The good part of this leading edge is how it is inclusive to the point of starting wonderful movements like civil rights and environmentalism. The problem is when it all goes too far and we start judging and blaming the  “deplorables” as Hillary Clinton did. These are the people who were told they were equal but did not see this reflected in their economic reality and voted for Trump. Then Ken Wilber believes that much like you don’t judge and look down on children because of the phase of growth they are going through, a similar thing happens with society as a whole. It’s kind of like when the mum and dad progressive leading edge get it together the kids will stop acting out. But more than this Wilber sees the exploitative phenomenon that is happening with the digital zones as expressly facilitating much of the polarisation, nihilism, and narcissism with is having more widespread societal implications.

The InternetAttribution CC0 by Ben Kerckx [Selfie]

One sense that Wilber believes if the progressive “leading edge” were to get its act together, the digital landscape itself would start to show more of the utopian characteristics we were promised.
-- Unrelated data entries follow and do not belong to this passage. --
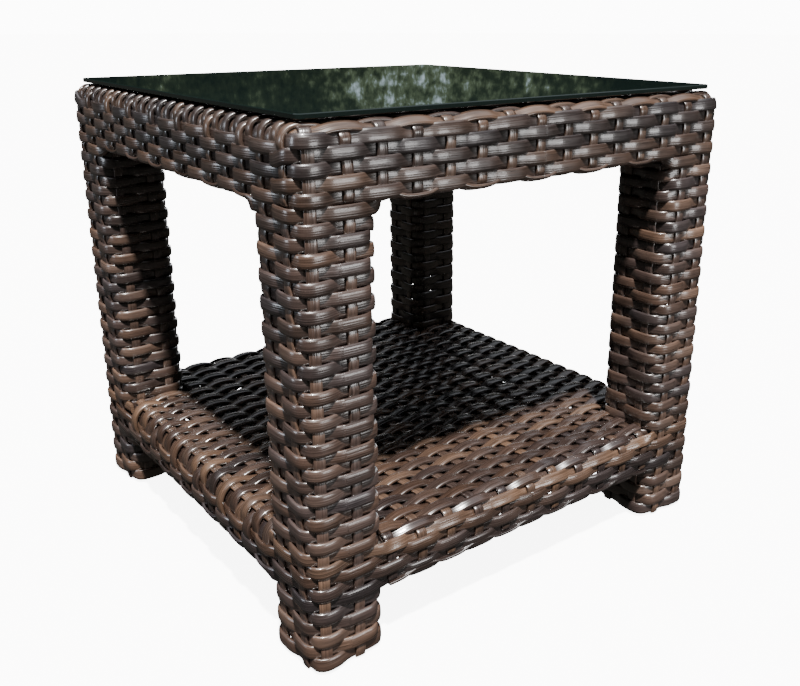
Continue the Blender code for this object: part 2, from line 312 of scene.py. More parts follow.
# ---------------------------------------------------------------- materials
def new_material(name):
    mat = bpy.data.materials.new(name)
    mat.use_nodes = True
    tree = mat.node_tree
    tree.nodes.clear()
    out = tree.nodes.new("ShaderNodeOutputMaterial")
    bsdf = tree.nodes.new("ShaderNodeBsdfPrincipled")
    tree.links.new(bsdf.outputs["BSDF"], out.inputs["Surface"])
    return mat, tree, bsdf


def node(tree, kind, **inputs):
    n = tree.nodes.new(kind)
    for key, value in inputs.items():
        n.inputs[key.replace("_", " ")].default_value = value
    return n


def math_node(tree, op, a, b=None, c=None, clamp=False):
    n = tree.nodes.new("ShaderNodeMath")
    n.operation = op
    n.use_clamp = clamp
    for k, x in enumerate((a, b, c)):
        if x is None:
            continue
        if isinstance(x, (int, float)):
            n.inputs[k].default_value = x
        else:
            tree.links.new(x, n.inputs[k])
    return n.outputs[0]


def wicker(name, shine=0.30, painted_shade_gain=1.0):
    """Resin strand: tint along the strand, lengthwise streaks and grooves; the gain factor scales the whole colour,
    and below 1 it paints shade into this copy of the resin.
    """
    mat, tree, bsdf = new_material(name)
    link = tree.links.new
    tint = tree.nodes.new("ShaderNodeAttribute"); tint.attribute_name = "tint"
    grain = tree.nodes.new("ShaderNodeAttribute"); grain.attribute_name = "grain"
    split = tree.nodes.new("ShaderNodeSeparateXYZ")
    link(grain.outputs["Vector"], split.inputs[0])
    along, across, ident = split.outputs

    def stretched(k_along, k_across, scale, detail):
        comb = tree.nodes.new("ShaderNodeCombineXYZ")
        link(math_node(tree, "MULTIPLY", along, k_along), comb.inputs[0])
        link(math_node(tree, "MULTIPLY", across, k_across), comb.inputs[1])
        link(ident, comb.inputs[2])
        n = node(tree, "ShaderNodeTexNoise", Scale=scale, Detail=detail, Roughness=0.55)
        link(comb.outputs[0], n.inputs["Vector"])
        return n.outputs["Fac"]

    streak = stretched(16.0, 520.0, 1.0, 3.0)       # long fine streaks
    fleck = stretched(120.0, 900.0, 1.0, 2.0)       # short flecks
    patch = stretched(22.0, 60.0, 1.0, 2.0)         # cloudy patches
    ripple = math_node(tree, "MULTIPLY_ADD", patch, 7.0, math_node(tree, "MULTIPLY", across, 2 * math.pi / 0.0021))
    groove = math_node(tree, "SINE", ripple)
    groove = math_node(tree, "MULTIPLY_ADD", groove, 0.5, 0.5)

    value = math_node(tree, "MULTIPLY_ADD", streak, 1.70, -0.08)
    value = math_node(tree, "ADD", value, math_node(tree, "MULTIPLY_ADD", fleck, 0.50, -0.25))
    value = math_node(tree, "ADD", value, math_node(tree, "MULTIPLY_ADD", patch, 0.90, -0.40))
    # painted shade: the grooves' troughs a little darker, in step with the bump's relief
    value = math_node(tree, "MULTIPLY_ADD", groove, 0.08, value)
    value = math_node(tree, "MAXIMUM", value, 0.12)
    # painted shade: the copy's gain darkens all of its colour
    value = math_node(tree, "MULTIPLY", value, painted_shade_gain)
    scaled = tree.nodes.new("ShaderNodeVectorMath"); scaled.operation = "SCALE"
    link(tint.outputs["Color"], scaled.inputs[0])
    link(value, scaled.inputs["Scale"])
    link(scaled.outputs[0], bsdf.inputs["Base Color"])

    rough = math_node(tree, "MULTIPLY_ADD", streak, 0.34, shine - 0.14)
    rough = math_node(tree, "MULTIPLY_ADD", fleck, 0.14, rough)
    link(rough, bsdf.inputs["Roughness"])
    height = math_node(tree, "MULTIPLY_ADD", streak, 1.3, math_node(tree, "MULTIPLY", groove, 0.28))
    height = math_node(tree, "MULTIPLY_ADD", fleck, 0.30, height)
    bump = node(tree, "ShaderNodeBump", Strength=0.55, Distance=0.00042)
    link(height, bump.inputs["Height"])
    link(bump.outputs[0], bsdf.inputs["Normal"])
    bsdf.inputs["Specular IOR Level"].default_value = 0.90
    bsdf.inputs["Coat Weight"].default_value = 0.42
    bsdf.inputs["Coat Roughness"].default_value = 0.11
    return mat


# Three copies of the one resin: the legs' keeps the plain colour, the top's and the shelf's are darker copies, painted
# shade.
WICKER_TOP_PAINTED_SHADE = wicker("resin_strand_top_painted_shade", shine=0.25, painted_shade_gain=0.64)
WICKER_LEG = wicker("resin_strand_leg", shine=0.25, painted_shade_gain=1.02)
WICKER_SHELF_PAINTED_SHADE = wicker("resin_strand_shelf_painted_shade", shine=0.17, painted_shade_gain=0.72)

# ---------------------------------------------------------------- the weave
table = Outline(0, 0, HALF, CORNER)
apron = Profile(TOP, APRON_LOW, 0.016, 0.009)
shelf = Profile(SHELF, SHELF_LOW, 0.024, 0.007)

OVER, UNDER = 0.0023, -0.0023          # wefts
RISE = 0.0010                          # stakes, the other way

A1 = apron.of_height(0.509)


def row_p(row):
    """Profile position of an apron row, 0 the uppermost on the face, negative on the top."""
    return A1 + ROW * row


APRON_DROP = [0.0088, 0.0056, 0.0036, 0.0020, 0.0008]      # how much lower the rows lie on the short sides
SHELF_DROP = [0.0, 0.0045, 0.0040, 0.0036]


def short_weight(v):
    """1 on a short side, 0 past its corners, by distance v from the side's middle."""
    t = np.clip((table.flat + 0.010 - np.abs(v)) / 0.026, 0, 1)
    return t * t * (3 - 2 * t)


def short_side(s):
    """The same weight by outline arclength: sides 1 and 3 are the short ones, +X and -X."""
    s = np.asarray(s, float)
    k = np.round(s / table.side).astype(int) % 4
    v = (s + table.side / 2) % table.side - table.side / 2
    return np.where(k % 2 == 1, short_weight(v), 0.0)


def apron_p(row, y):
    """Profile position of an apron row where a short side's strand crosses it at y."""
    drop = APRON_DROP[row] if 0 <= row < len(APRON_DROP) else 0.0
    return row_p(row) + drop * float(short_weight(y)) * (1.0 + 0.15 * (1 - min(1.0, abs(y) / 0.25)))


def row_z(row):
    """Height of a row on a leg's outside faces."""
    z = 0.509 - ROW * row
    return z - (0.0004 * (row - 34) if row > 34 else 0.0)


# stakes of the long sides (-Y, +Y): 15, and of the short sides (-X, +X): 16 that are every third top weft
STAKE_X = [-0.265 + 0.0371 * i for i in range(15)]
STAKE_X[-1] = 0.2565
TOP_ROWS = 50
TOP_Y0 = 0.2622
TOP_PITCH = 2 * TOP_Y0 / (TOP_ROWS - 3)
TURNED = [2, 6] + list(range(9, 46, 3)) + [49]


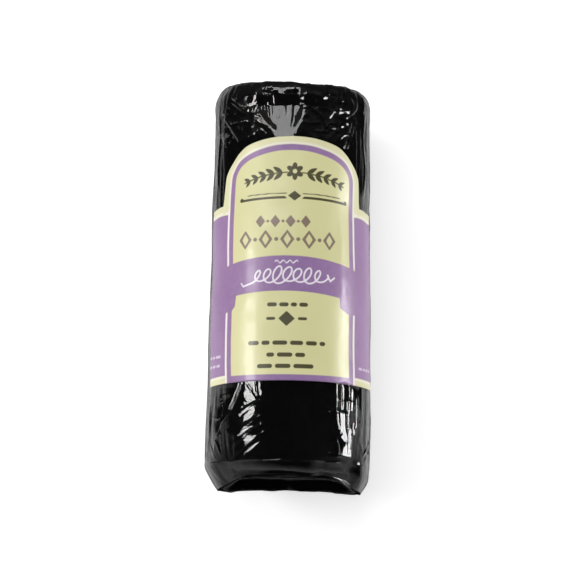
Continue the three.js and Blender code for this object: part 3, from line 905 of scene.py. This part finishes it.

Only when enough of us emerge to mum and dad, progressive leading edge evolutionary stages and beyond will we have the ability the overcome the colonial style oppression which continues and is active as the poltergeist in the machine  Search engine algorithms would promote the good, the true and the beautiful and social media users would seek out more perspective, leading to a better grasp of “the truth”. I tend to agree with his view that there are universal truths, and instead of aggressively attacking those who hold progressive “leading edge” views as Trump has done, or seeking out ever more ways to get offended by wayward political correctness.

We simply need to sit back and see the merits of each other’s points of view. But importantly get to work on building a resistance. Personally, I will continue to use my open-source software and look at how I can use permaculture and sustainable practices in every area of my life.